1. Field
This disclosure relates to servicing a wellbore. More specifically, it relates to servicing a wellbore with cement compositions comprising gelation inhibiting retarders and methods of making and using same.
2. Background
Natural resources such as gas, oil, and water residing in a subterranean formation or zone are usually recovered by drilling a wellbore down to the subterranean formation while circulating a drilling fluid in the wellbore. After terminating the circulation of the drilling fluid, a string of pipe (e.g., casing) is run in the wellbore. The drilling fluid is then usually circulated downward through the interior of the pipe and upward through the annulus, which is located between the exterior of the pipe and the walls of the wellbore. Next, primary cementing is typically performed whereby a cement slurry is placed in the annulus and permitted to set into a hard mass (i.e., sheath) to thereby attach the string of pipe to the walls of the wellbore and seal the annulus. Subsequent secondary cementing operations may also be performed.
Generally, cements suitable for wellbore servicing meet standards defined by the American Petroleum Institute (API). These types of cements, designated API cements, are formulated to exhibit a process-desired rheology such as consistent viscosities, suitable thickening times, high compressive strengths after setting, good fluid loss control, etc., which allows for a sufficient time period in order for the cements to be placed into the wellbore at bottom hole circulating temperatures (BHCT) before setting. For example, the fluidity periods of these API cements (e.g., Class A, Class C, or Class H Portland cements) are required to be greater than 90 minutes at specified temperatures and pressures. The fluidity period (i.e., the thickening time) may be measured by determining the time required for the API cement to reach 70 Bearden units after the components are mixed. In some cases, gelation inhibitors such as sulfonated aromatic polymers and/or high temperature retarders such as sulfonated styrene maleic anhydride polymers are used to extend the thickening time of API cements.

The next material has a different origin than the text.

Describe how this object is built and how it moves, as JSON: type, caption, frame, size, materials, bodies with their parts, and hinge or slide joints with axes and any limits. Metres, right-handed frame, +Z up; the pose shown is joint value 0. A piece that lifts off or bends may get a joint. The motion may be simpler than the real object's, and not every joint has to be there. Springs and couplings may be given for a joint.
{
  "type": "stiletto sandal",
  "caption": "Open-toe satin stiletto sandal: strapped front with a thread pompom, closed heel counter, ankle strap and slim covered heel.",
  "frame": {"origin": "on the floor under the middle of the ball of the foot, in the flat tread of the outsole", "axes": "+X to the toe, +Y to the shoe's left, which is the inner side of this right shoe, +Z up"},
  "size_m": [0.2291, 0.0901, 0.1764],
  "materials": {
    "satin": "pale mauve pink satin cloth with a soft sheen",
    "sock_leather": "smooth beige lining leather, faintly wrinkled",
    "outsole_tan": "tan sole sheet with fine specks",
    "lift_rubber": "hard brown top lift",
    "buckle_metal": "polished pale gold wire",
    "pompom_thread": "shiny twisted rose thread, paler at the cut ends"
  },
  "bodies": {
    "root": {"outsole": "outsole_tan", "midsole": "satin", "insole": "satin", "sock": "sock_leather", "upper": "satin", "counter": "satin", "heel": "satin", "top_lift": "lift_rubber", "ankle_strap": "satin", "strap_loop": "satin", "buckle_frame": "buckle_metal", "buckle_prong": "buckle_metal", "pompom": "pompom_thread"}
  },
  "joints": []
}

It is also a common practice to blend non-cementitious industrial by-products with API cements in wellbore servicing for a variety of reasons, such as for example cost-reduction, reduced permeability, reduced energy consumption by utilizing less API Portland cement, and reduced disposal costs for disposing waste products. Examples of non-cementitious industrial by-products include without limitation Class F Flyash and silica fume. Pozzalonic reactions between the non-cementitious industrial by-products and calcium hydroxide generated by the API cement hydration generates additional binder materials which contribute to the strength of the set cement.
The demanding criteria imposed for an API designation results in an increased production cost for these cements when compared to other cement compositions lacking the API designation. In addition, the available supply of API cements is decreasing which may be attributed to their relatively expensive production costs and low usage volumes.

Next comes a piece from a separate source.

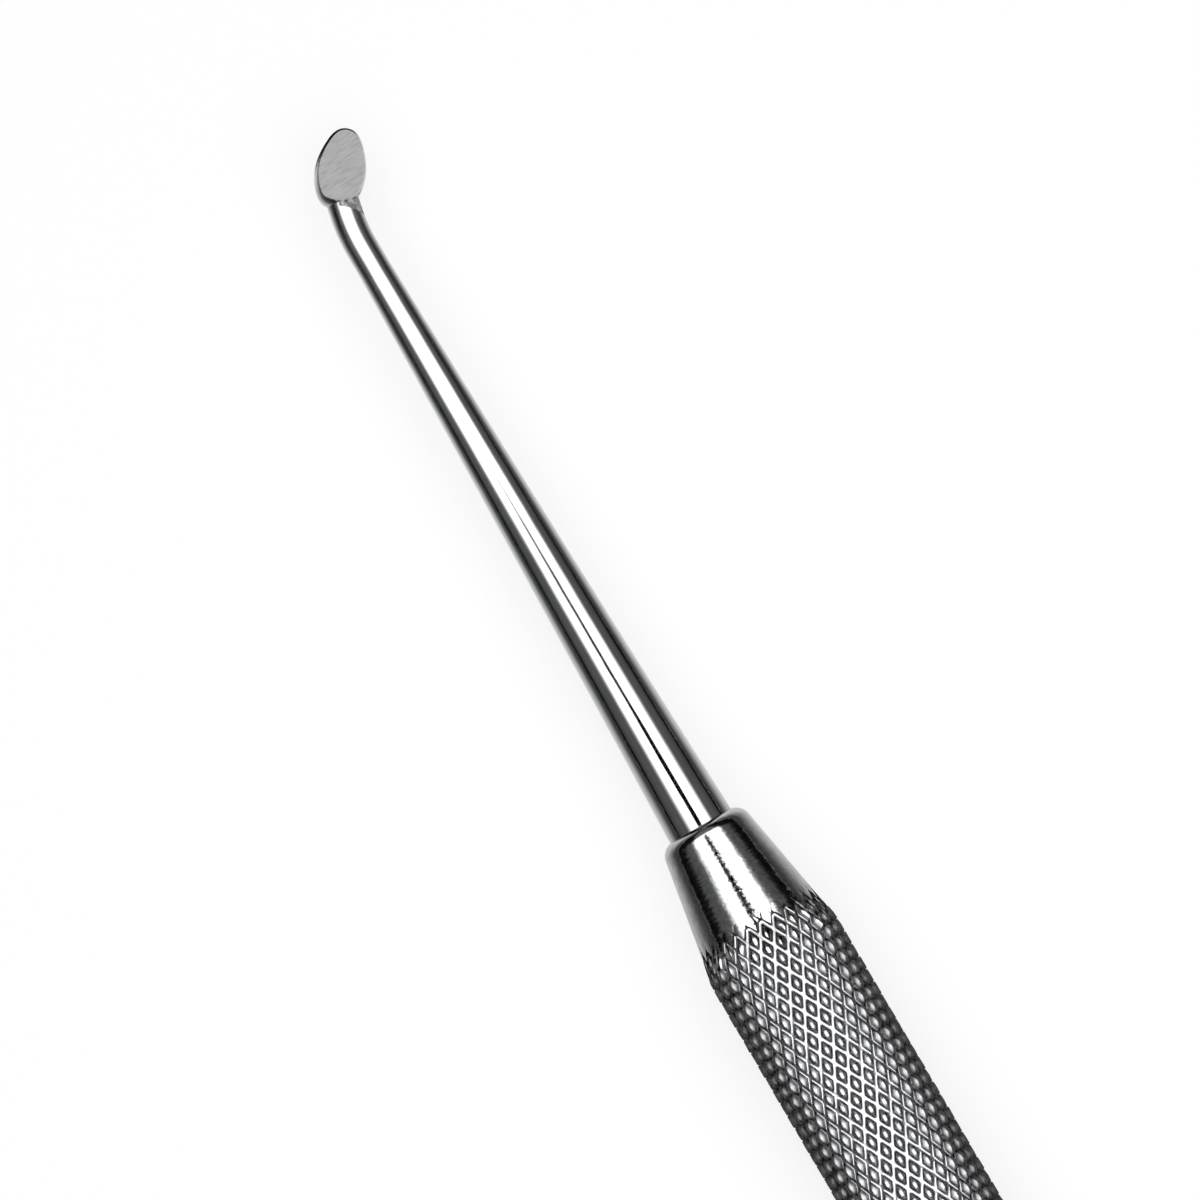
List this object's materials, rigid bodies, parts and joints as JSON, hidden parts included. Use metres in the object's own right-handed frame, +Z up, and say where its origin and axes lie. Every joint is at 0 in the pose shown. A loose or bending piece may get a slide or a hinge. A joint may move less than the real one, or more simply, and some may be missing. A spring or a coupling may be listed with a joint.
{
  "type": "wax carver",
  "caption": "Single-ended wax carver: round diamond-knurled steel handle with a turned nose, slim tapered shank and a small egg-shaped blade with a flat ground face, set to one side.",
  "frame": {"origin": "on the table, under the middle of the tool as it lies on its handle", "axes": "+X along the handle's axis towards the blade, +Z up, with the blade's flat face looking up and the blade leaning towards -Y"},
  "size_m": [0.15, 0.008, 0.008],
  "materials": {
    "knurled_steel": "stainless steel bar, diamond knurled, with a polished turned nose and a plain turned butt",
    "polished_steel": "mirror-polished stainless steel, with a satin ground face on the blade"
  },
  "bodies": {
    "root": {"handle": "knurled_steel", "working_tip": "polished_steel"}
  },
  "joints": []
}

Other cement compositions, lacking the API designation, have not typically been used either in combination with API Portland cements or by themselves in wellbore servicing. These non-API cements typically confirm to ASTM standards, which are less demanding than the API standards. Examples of non-API cements are non-API Portland Type I cements, which are generally used in construction applications such as constructing bridges, roads, buildings, and the like. These non-API cements do not have properties suitable for servicing wellbores. For example, these cements typically exhibit a premature loss of fluidity of the cement slurry which may be tolerable for construction applications but is unsuitable for wellbore servicing applications.

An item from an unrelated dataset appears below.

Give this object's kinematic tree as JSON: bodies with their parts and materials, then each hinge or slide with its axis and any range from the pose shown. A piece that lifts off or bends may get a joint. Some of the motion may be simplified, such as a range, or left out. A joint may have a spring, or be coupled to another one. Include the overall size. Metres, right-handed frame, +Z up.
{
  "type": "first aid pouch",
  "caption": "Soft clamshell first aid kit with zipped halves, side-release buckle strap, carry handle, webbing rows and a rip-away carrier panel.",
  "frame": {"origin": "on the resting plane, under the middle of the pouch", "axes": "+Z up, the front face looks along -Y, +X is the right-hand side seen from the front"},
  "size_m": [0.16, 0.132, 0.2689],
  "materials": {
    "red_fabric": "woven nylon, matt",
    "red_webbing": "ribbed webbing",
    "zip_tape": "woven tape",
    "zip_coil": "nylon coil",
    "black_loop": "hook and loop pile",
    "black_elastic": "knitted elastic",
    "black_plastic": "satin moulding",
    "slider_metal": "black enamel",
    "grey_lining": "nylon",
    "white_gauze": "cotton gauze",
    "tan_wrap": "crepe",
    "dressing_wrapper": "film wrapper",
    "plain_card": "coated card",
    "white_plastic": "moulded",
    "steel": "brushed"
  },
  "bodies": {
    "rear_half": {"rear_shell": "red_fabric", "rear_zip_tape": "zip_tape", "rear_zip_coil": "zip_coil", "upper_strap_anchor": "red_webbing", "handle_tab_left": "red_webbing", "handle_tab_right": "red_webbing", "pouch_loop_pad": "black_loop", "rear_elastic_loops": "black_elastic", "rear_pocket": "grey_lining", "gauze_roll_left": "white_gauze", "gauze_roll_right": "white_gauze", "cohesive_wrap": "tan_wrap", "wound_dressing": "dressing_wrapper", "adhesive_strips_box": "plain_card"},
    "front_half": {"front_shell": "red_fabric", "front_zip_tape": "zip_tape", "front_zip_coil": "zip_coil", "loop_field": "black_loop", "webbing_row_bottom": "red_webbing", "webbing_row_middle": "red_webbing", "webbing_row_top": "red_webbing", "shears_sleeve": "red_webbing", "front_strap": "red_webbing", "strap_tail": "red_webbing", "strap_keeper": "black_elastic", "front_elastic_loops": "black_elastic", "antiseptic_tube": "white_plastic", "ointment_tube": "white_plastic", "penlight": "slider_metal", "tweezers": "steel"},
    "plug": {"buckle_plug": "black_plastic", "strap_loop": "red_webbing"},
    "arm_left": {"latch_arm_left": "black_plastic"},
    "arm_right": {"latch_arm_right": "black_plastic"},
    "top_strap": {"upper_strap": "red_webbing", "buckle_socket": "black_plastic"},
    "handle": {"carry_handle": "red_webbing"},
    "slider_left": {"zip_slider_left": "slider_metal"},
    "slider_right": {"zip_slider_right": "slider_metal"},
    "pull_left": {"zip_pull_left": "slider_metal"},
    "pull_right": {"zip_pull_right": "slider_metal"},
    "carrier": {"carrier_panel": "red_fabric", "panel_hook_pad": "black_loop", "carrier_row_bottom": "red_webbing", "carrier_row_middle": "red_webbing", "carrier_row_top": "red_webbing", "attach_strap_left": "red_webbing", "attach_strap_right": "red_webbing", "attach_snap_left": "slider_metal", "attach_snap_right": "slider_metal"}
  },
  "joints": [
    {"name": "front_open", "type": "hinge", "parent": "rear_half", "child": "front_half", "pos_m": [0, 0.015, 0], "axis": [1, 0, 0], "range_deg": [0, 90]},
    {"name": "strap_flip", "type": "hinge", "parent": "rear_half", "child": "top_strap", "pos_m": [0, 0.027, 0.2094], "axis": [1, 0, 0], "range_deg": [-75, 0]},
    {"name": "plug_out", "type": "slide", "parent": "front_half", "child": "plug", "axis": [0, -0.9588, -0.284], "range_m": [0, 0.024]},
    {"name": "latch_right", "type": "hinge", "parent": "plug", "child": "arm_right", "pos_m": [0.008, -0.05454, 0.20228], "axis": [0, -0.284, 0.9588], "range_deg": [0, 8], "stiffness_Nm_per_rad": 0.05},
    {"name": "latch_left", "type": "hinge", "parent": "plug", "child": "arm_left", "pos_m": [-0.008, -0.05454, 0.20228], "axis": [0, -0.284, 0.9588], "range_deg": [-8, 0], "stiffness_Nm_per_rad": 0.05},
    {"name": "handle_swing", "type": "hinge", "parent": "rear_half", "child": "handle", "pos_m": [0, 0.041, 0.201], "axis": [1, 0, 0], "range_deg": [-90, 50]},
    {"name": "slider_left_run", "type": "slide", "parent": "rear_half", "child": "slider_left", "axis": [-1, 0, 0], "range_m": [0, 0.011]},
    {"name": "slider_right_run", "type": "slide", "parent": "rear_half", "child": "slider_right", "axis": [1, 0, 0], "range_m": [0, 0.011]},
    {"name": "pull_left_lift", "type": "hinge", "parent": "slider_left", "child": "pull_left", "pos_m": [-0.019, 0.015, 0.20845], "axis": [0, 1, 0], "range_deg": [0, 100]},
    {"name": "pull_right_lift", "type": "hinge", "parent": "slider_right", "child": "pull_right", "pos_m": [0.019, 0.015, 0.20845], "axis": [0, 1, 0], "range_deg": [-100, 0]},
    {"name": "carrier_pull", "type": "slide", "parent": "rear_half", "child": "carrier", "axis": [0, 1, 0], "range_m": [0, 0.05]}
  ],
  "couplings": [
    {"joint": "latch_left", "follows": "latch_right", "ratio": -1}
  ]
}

Another example of non-API cements are non-cementitious industrial by-products that comprise calcium silicate materials comprising aluminates and free lime such as Class C fly ash, cement kiln dust, and blast furnace slag. These non-cementitious industrial by-products react with water causing a rapid loss of fluidity, and thus do not meet the API specifications set for wellbore servicing materials. A challenge to the use of non-API Portland cements, such as non-API Portland Type I cements and reactive industrial by-products (e.g., Class C fly ash, cement kiln dust, blast furnace slag,) is the ability to control the rheology of the cement slurry and provide process-desired rheology within the periods as specified by the API for different wellbore conditions. For example, non-API Portland cements may exhibit premature gelation, and shortened, and/or unpredictable thickening times. Thus, an ongoing need exists for materials to control the rheology of cement compositions suitable for wellbore servicing.
As mentioned in previous paragraphs, loss of slurry fluidity due to premature gelation not only provides challenges for safe placement of the slurry, but also results in slow strength development because of the lag time between the time of fluidity loss and the hydration time of the cement binder. Strength development begins with cement hydration, whereas gelled cement does not develop adequate strength to provide support for the casing and/or zonal isolation and is permanently deformable under stress. Thus, it is desirable to minimize the time lag between these phases, so that further wellbore operations can be carried out without a prolonged waiting-on-cement (WOC) duration.